The Lyons’ cottage has no television or phone so the kids play outside, riding bikes, playing basketball in the children’s temple and swinging from rope swings in the trees. They can easily walk to Santoni’s for snacks or to the Glyndon pool. The family especially enjoys worshipping in the outdoors at the large tabernacle. “For me, it’s all about being close to family and being in a Christian community,” says Lyon. 

Meredith Wells, who lives in Glyndon, bought her cottage in 2000 and has painstakingly renovated it into a comfy getaway only minutes from her house. “It’s so unique,” she explains. “It’s one thing to live in a historic town, but this is like a little oasis.” Although the Grove is technically closed in the winter, Wells, like Lyon, will sometimes venture into her rustic cabin, light the wood stove and put a big pot of chili on to warm while she and her family cross-country ski in the woods. But she says her favorite time at Emory Grove is summer evenings, when the cottages glow in the dark woods. “It’s like something out of another time,” she says. “It’s always reminded me of something out of Tennessee Williams.”

Or a Norman Rockwell painting. Each year on July 4, Emory Grove comes alive in a display of incomparable Americana that even drew the attention of CNN news crews a few years back. Anyone who has ever had any connection to Emory Grove— a group that includes hundreds of people— returns to this little retreat in the woods to celebrate and reconnect. There is a small parade and a day of activities so wholesome it seems almost unreal: a contest for the child with the best decorated bike, tug-of-war competitions, sack races, softball games and an informal service in the tabernacle followed by an evening bonfire.
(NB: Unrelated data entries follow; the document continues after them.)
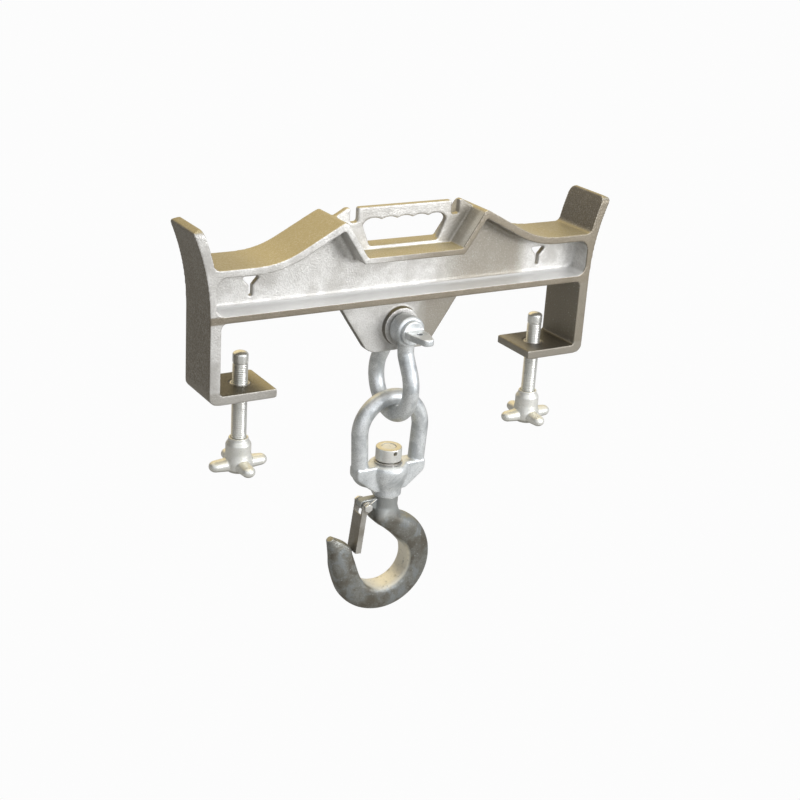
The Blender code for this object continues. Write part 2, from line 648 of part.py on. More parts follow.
def make_prongs(place, heading):
    """Two opposite prongs as one flattened bar with round ends, lying along its heading."""
    radius = PRONG_WIDTH / 2
    straight = KNOB_RADIUS - radius
    profile = arc((0, straight), radius, math.pi / 2, 0) + arc((0, -straight), radius, 0, -math.pi / 2)
    prongs = turned("prongs", profile, steps=ROUND_SIDES // 2)
    flatten = Matrix.Diagonal((PRONG_THICKNESS / PRONG_WIDTH, 1, 1, 1))
    lay = Matrix.Rotation(heading, 4, "Z") @ Matrix.Rotation(math.radians(90), 4, "Y")
    prongs.matrix_world = Matrix.Translation(place) @ lay @ flatten
    return prongs


def make_knob(side, name):
    """Four-prong star knob with a long hub, bored to take the end of the screw."""
    place = (side * SCREW_X, 0, 0)
    shoulder = HUB_TOP - KNOB_HUB_CHAMFER
    flare = (KNOB_HUB_RADIUS - KNOB_HUB_TOP_RADIUS) / 2
    profile = [(0, HUB_TOP), (KNOB_HUB_TOP_RADIUS, HUB_TOP)]
    profile += [(KNOB_HUB_TOP_RADIUS, HUB_TOP - KNOB_HUB_CHAMFER / 3)]
    profile += [(KNOB_HUB_TOP_RADIUS + flare, shoulder + flare), (KNOB_HUB_RADIUS, shoulder)]
    profile += [(KNOB_HUB_RADIUS, HUB_BOTTOM + 2 * PRONG_UNDERCUT), (KNOB_HUB_TOP_RADIUS, HUB_BOTTOM)]
    profile += [(0, HUB_BOTTOM)]
    knob = turned(name, profile, place)
    middle = (place[0], 0, HUB_BOTTOM + PRONG_UNDERCUT + PRONG_THICKNESS / 2)
    join(knob, make_prongs(middle, 0), make_prongs(middle, math.radians(90)))
    bore_end = (place[0], 0, HUB_BOTTOM + KNOB_BLIND)
    bore = rod("hub_bore", SCREW_RADIUS + FIT_GAP, bore_end, (place[0], 0, HUB_TOP + OVERCUT))
    cut(knob, bore, pin_bore(side, "hub_cross_hole"))
    return keep(knob, ZINC)


def make_knob_pin(side, name):
    place = (side * SCREW_X, HUB_TOP - KNOB_PIN_DEPTH)
    return keep(crosswise(name, KNOB_PIN_RADIUS, KNOB_HUB_RADIUS - FIT_GAP, place, SMALL_SIDES), PLAIN_STEEL)


# ---------------------------------------------------------------- bow shackle


def bow_path():
    """Centre line of the bow in the Y, Z plane: a wide round bow whose legs draw in to the ears."""
    swing = arc((0, BOW_Z), BOW_RADIUS, BOW_LEG_ANGLE, -math.pi - BOW_LEG_ANGLE)
    leave = swing[0]
    # The straight leg is tangent to the bow and runs until it is over the ear's middle.
    knee = leave[1] + (leave[0] - EAR_Y) / math.tan(BOW_LEG_ANGLE)
    top = PIN_Z - EAR_RADIUS / 2
    draw_in = rounded([(EAR_Y, top, 0), (EAR_Y, knee, EAR_RADIUS), (*leave, 0)])[:-1]
    right = draw_in + swing
    left = [(-u, v) for u, v in reversed(draw_in)]
    return [(0, u, v) for u, v in right + left]


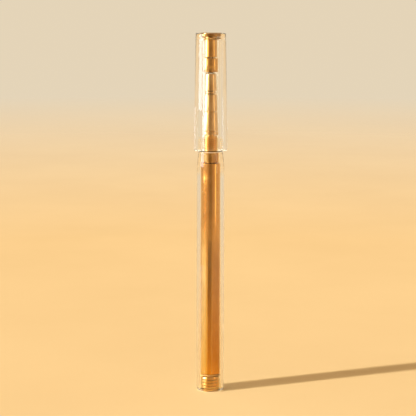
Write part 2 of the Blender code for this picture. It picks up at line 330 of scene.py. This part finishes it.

With so many developers salivating like wolves at the gate of the Grove’s 62 acres, it’s a wonder the land hasn’t been gobbled up. But the Grovers are a dedicated few, motivated by tradition, the desire to preserve a precious way of life— and even a little of their forebearers’ religious devotion.

“There’s always been talk of selling the place and building a Wal-Mart over the years,” says Jones. “We don’t need another Wal-Mart. We need more places like this.”